In order for the artists to uncover, understand and give insights to his/her personal identity and inner world, the Encounter attempts to set a stage where the artists, as individual subjects, observe personal and deep-rooted inner objects through the mean of reflection, bringing forth a multitude of duality and unavoidable opposites of interior and exterior reality, of instincts and sensuality.
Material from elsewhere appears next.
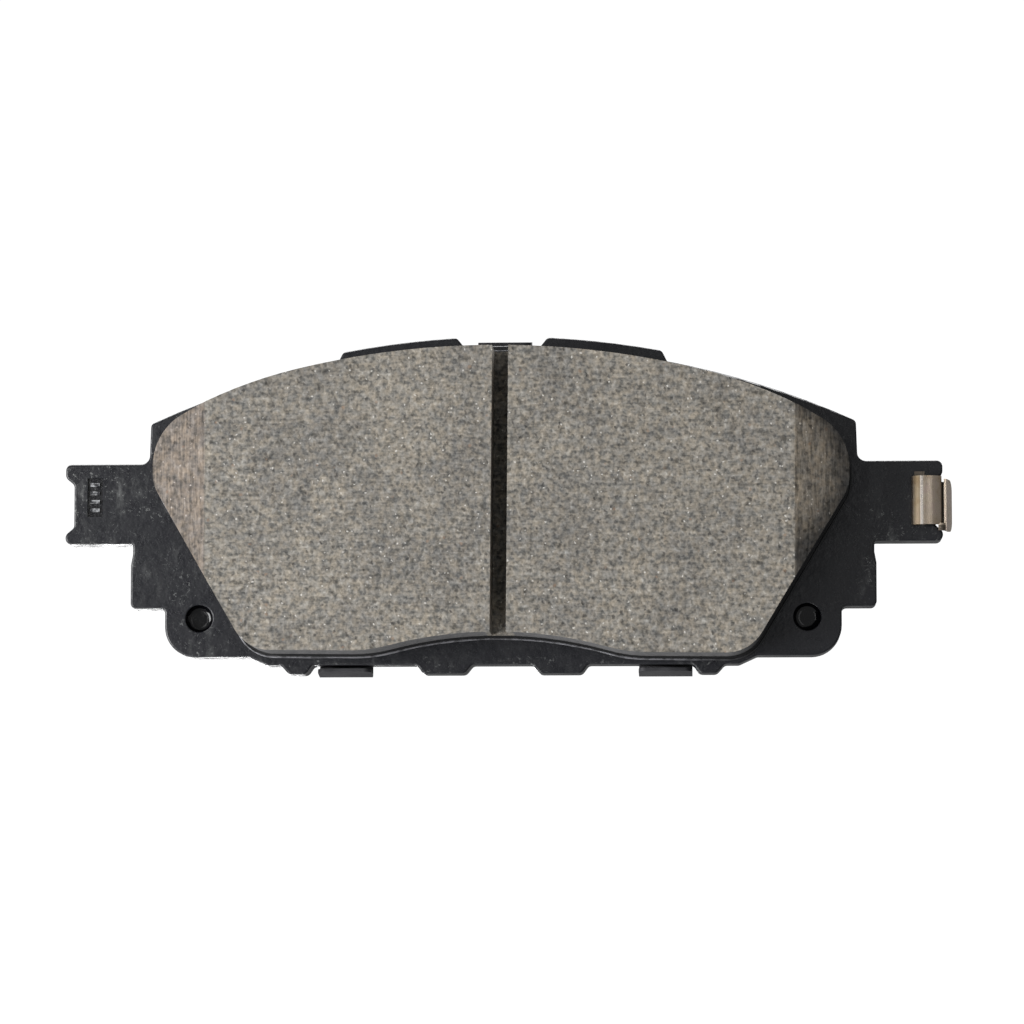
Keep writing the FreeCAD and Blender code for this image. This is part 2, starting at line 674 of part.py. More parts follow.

As outcomes, the artworks show tensions between destruction and growth, as in the case of Iggy Dang’s piece, exposure and hiding in Dang Viet Linh’s painting, societal discipline and freedom in Tran Quoc Giang’s found objects, or rationality and emotions in Pham Hong’s soft sculpture.


The Encounter also witnesses a meeting between the artist and the reality of which he has to cope with, a condition that enables Giang Nguyen’s conceptual piece to open up and pose questions to the external world, the advance of technology into our future in particular, to create a unique meaning. Through his piece, visions can be seen and voices can be heard.


In Truong Minh Quy’s documentary style short film, he searches to define his own identity amidst an extended, larger realm of collective memories, that which crosses borders both geographically and psychologically.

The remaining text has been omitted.